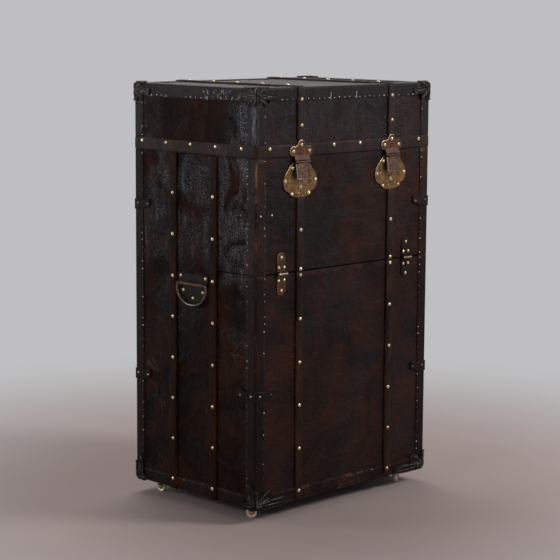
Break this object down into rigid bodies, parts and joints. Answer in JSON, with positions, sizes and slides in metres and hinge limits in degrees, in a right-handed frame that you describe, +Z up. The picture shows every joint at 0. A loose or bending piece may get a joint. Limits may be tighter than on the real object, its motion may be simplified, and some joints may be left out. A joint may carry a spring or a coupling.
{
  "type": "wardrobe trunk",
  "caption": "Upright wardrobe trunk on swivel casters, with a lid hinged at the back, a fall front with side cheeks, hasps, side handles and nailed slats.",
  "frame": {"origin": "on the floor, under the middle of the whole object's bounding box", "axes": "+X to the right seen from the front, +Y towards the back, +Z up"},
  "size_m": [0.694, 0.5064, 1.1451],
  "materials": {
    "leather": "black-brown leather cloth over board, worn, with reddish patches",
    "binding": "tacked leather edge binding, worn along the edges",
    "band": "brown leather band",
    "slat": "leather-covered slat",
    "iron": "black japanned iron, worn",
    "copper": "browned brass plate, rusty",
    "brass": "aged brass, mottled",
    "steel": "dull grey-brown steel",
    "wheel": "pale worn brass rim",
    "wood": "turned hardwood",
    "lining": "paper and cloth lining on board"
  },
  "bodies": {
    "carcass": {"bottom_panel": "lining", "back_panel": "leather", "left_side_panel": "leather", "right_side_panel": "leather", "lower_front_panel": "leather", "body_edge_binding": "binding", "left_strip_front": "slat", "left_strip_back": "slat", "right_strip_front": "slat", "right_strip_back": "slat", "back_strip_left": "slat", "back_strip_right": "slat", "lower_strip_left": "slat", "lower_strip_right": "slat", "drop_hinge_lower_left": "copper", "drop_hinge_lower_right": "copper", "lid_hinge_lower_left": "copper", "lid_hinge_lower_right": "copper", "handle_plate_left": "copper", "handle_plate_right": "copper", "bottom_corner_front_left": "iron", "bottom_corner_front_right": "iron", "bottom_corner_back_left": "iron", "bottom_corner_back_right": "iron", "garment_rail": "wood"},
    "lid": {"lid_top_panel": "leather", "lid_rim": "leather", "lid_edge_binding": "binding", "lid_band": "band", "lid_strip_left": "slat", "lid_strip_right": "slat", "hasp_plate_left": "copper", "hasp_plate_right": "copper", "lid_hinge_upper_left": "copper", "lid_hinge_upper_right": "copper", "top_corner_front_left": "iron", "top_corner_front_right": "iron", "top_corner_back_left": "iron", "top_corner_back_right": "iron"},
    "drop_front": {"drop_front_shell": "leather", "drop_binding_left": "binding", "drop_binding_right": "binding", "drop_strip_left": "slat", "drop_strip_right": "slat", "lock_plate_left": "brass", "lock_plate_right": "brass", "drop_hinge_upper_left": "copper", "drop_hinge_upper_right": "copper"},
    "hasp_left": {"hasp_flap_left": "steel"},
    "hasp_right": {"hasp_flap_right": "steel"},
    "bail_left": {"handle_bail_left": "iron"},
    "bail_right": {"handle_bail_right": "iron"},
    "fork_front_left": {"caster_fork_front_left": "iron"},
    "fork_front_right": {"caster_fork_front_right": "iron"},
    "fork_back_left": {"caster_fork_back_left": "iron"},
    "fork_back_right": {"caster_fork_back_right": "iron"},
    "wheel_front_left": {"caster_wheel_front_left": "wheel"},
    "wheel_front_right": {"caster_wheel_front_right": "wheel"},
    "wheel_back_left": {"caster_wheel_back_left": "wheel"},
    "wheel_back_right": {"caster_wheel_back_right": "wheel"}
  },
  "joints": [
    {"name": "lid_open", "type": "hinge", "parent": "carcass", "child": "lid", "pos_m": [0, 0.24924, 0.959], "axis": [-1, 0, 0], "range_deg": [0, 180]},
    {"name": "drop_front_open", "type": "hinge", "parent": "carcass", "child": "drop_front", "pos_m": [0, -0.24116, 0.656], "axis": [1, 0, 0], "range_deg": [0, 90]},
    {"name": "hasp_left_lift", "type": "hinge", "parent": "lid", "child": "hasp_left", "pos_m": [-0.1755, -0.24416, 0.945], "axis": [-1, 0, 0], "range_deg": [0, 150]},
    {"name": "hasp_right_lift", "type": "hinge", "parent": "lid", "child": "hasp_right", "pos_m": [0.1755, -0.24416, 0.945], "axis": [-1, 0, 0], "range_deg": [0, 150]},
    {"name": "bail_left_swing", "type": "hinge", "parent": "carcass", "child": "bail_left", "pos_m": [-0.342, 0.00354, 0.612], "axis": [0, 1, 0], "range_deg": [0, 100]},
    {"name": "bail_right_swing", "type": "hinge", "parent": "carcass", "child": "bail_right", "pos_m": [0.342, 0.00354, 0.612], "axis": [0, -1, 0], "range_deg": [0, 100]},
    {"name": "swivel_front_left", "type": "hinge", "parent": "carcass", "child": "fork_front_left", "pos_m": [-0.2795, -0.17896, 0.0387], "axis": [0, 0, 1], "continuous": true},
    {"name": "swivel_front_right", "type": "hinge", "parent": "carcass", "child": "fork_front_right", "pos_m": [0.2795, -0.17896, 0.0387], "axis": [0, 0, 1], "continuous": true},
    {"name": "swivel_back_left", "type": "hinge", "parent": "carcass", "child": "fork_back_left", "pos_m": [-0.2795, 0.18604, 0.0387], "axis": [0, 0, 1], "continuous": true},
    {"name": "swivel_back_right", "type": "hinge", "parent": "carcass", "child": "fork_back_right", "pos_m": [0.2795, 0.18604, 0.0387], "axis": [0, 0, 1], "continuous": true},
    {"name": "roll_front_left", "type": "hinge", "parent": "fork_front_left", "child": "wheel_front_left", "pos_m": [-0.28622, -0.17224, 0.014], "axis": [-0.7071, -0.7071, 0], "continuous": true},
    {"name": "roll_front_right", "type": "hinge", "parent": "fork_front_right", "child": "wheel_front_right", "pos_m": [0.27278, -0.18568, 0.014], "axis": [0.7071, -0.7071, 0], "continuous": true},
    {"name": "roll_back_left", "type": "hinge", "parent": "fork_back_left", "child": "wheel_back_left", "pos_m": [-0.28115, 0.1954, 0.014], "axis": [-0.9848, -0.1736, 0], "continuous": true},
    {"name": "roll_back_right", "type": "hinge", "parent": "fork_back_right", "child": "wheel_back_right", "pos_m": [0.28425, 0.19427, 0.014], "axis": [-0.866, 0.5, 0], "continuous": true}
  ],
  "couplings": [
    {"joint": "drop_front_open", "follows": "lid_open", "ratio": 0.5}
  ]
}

* * * * * * *

Make an exact copy of the data above.

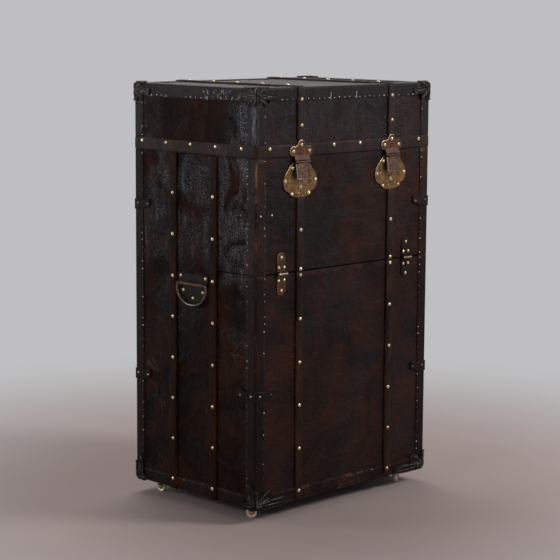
Break this object down into rigid bodies, parts and joints. Answer in JSON, with positions, sizes and slides in metres and hinge limits in degrees, in a right-handed frame that you describe, +Z up. The picture shows every joint at 0. A loose or bending piece may get a joint. Limits may be tighter than on the real object, its motion may be simplified, and some joints may be left out. A joint may carry a spring or a coupling.
{
  "type": "wardrobe trunk",
  "caption": "Upright wardrobe trunk on swivel casters, with a lid hinged at the back, a fall front with side cheeks, hasps, side handles and nailed slats.",
  "frame": {"origin": "on the floor, under the middle of the whole object's bounding box", "axes": "+X to the right seen from the front, +Y towards the back, +Z up"},
  "size_m": [0.694, 0.5064, 1.1451],
  "materials": {
    "leather": "black-brown leather cloth over board, worn, with reddish patches",
    "binding": "tacked leather edge binding, worn along the edges",
    "band": "brown leather band",
    "slat": "leather-covered slat",
    "iron": "black japanned iron, worn",
    "copper": "browned brass plate, rusty",
    "brass": "aged brass, mottled",
    "steel": "dull grey-brown steel",
    "wheel": "pale worn brass rim",
    "wood": "turned hardwood",
    "lining": "paper and cloth lining on board"
  },
  "bodies": {
    "carcass": {"bottom_panel": "lining", "back_panel": "leather", "left_side_panel": "leather", "right_side_panel": "leather", "lower_front_panel": "leather", "body_edge_binding": "binding", "left_strip_front": "slat", "left_strip_back": "slat", "right_strip_front": "slat", "right_strip_back": "slat", "back_strip_left": "slat", "back_strip_right": "slat", "lower_strip_left": "slat", "lower_strip_right": "slat", "drop_hinge_lower_left": "copper", "drop_hinge_lower_right": "copper", "lid_hinge_lower_left": "copper", "lid_hinge_lower_right": "copper", "handle_plate_left": "copper", "handle_plate_right": "copper", "bottom_corner_front_left": "iron", "bottom_corner_front_right": "iron", "bottom_corner_back_left": "iron", "bottom_corner_back_right": "iron", "garment_rail": "wood"},
    "lid": {"lid_top_panel": "leather", "lid_rim": "leather", "lid_edge_binding": "binding", "lid_band": "band", "lid_strip_left": "slat", "lid_strip_right": "slat", "hasp_plate_left": "copper", "hasp_plate_right": "copper", "lid_hinge_upper_left": "copper", "lid_hinge_upper_right": "copper", "top_corner_front_left": "iron", "top_corner_front_right": "iron", "top_corner_back_left": "iron", "top_corner_back_right": "iron"},
    "drop_front": {"drop_front_shell": "leather", "drop_binding_left": "binding", "drop_binding_right": "binding", "drop_strip_left": "slat", "drop_strip_right": "slat", "lock_plate_left": "brass", "lock_plate_right": "brass", "drop_hinge_upper_left": "copper", "drop_hinge_upper_right": "copper"},
    "hasp_left": {"hasp_flap_left": "steel"},
    "hasp_right": {"hasp_flap_right": "steel"},
    "bail_left": {"handle_bail_left": "iron"},
    "bail_right": {"handle_bail_right": "iron"},
    "fork_front_left": {"caster_fork_front_left": "iron"},
    "fork_front_right": {"caster_fork_front_right": "iron"},
    "fork_back_left": {"caster_fork_back_left": "iron"},
    "fork_back_right": {"caster_fork_back_right": "iron"},
    "wheel_front_left": {"caster_wheel_front_left": "wheel"},
    "wheel_front_right": {"caster_wheel_front_right": "wheel"},
    "wheel_back_left": {"caster_wheel_back_left": "wheel"},
    "wheel_back_right": {"caster_wheel_back_right": "wheel"}
  },
  "joints": [
    {"name": "lid_open", "type": "hinge", "parent": "carcass", "child": "lid", "pos_m": [0, 0.24924, 0.959], "axis": [-1, 0, 0], "range_deg": [0, 180]},
    {"name": "drop_front_open", "type": "hinge", "parent": "carcass", "child": "drop_front", "pos_m": [0, -0.24116, 0.656], "axis": [1, 0, 0], "range_deg": [0, 90]},
    {"name": "hasp_left_lift", "type": "hinge", "parent": "lid", "child": "hasp_left", "pos_m": [-0.1755, -0.24416, 0.945], "axis": [-1, 0, 0], "range_deg": [0, 150]},
    {"name": "hasp_right_lift", "type": "hinge", "parent": "lid", "child": "hasp_right", "pos_m": [0.1755, -0.24416, 0.945], "axis": [-1, 0, 0], "range_deg": [0, 150]},
    {"name": "bail_left_swing", "type": "hinge", "parent": "carcass", "child": "bail_left", "pos_m": [-0.342, 0.00354, 0.612], "axis": [0, 1, 0], "range_deg": [0, 100]},
    {"name": "bail_right_swing", "type": "hinge", "parent": "carcass", "child": "bail_right", "pos_m": [0.342, 0.00354, 0.612], "axis": [0, -1, 0], "range_deg": [0, 100]},
    {"name": "swivel_front_left", "type": "hinge", "parent": "carcass", "child": "fork_front_left", "pos_m": [-0.2795, -0.17896, 0.0387], "axis": [0, 0, 1], "continuous": true},
    {"name": "swivel_front_right", "type": "hinge", "parent": "carcass", "child": "fork_front_right", "pos_m": [0.2795, -0.17896, 0.0387], "axis": [0, 0, 1], "continuous": true},
    {"name": "swivel_back_left", "type": "hinge", "parent": "carcass", "child": "fork_back_left", "pos_m": [-0.2795, 0.18604, 0.0387], "axis": [0, 0, 1], "continuous": true},
    {"name": "swivel_back_right", "type": "hinge", "parent": "carcass", "child": "fork_back_right", "pos_m": [0.2795, 0.18604, 0.0387], "axis": [0, 0, 1], "continuous": true},
    {"name": "roll_front_left", "type": "hinge", "parent": "fork_front_left", "child": "wheel_front_left", "pos_m": [-0.28622, -0.17224, 0.014], "axis": [-0.7071, -0.7071, 0], "continuous": true},
    {"name": "roll_front_right", "type": "hinge", "parent": "fork_front_right", "child": "wheel_front_right", "pos_m": [0.27278, -0.18568, 0.014], "axis": [0.7071, -0.7071, 0], "continuous": true},
    {"name": "roll_back_left", "type": "hinge", "parent": "fork_back_left", "child": "wheel_back_left", "pos_m": [-0.28115, 0.1954, 0.014], "axis": [-0.9848, -0.1736, 0], "continuous": true},
    {"name": "roll_back_right", "type": "hinge", "parent": "fork_back_right", "child": "wheel_back_right", "pos_m": [0.28425, 0.19427, 0.014], "axis": [-0.866, 0.5, 0], "continuous": true}
  ],
  "couplings": [
    {"joint": "drop_front_open", "follows": "lid_open", "ratio": 0.5}
  ]
}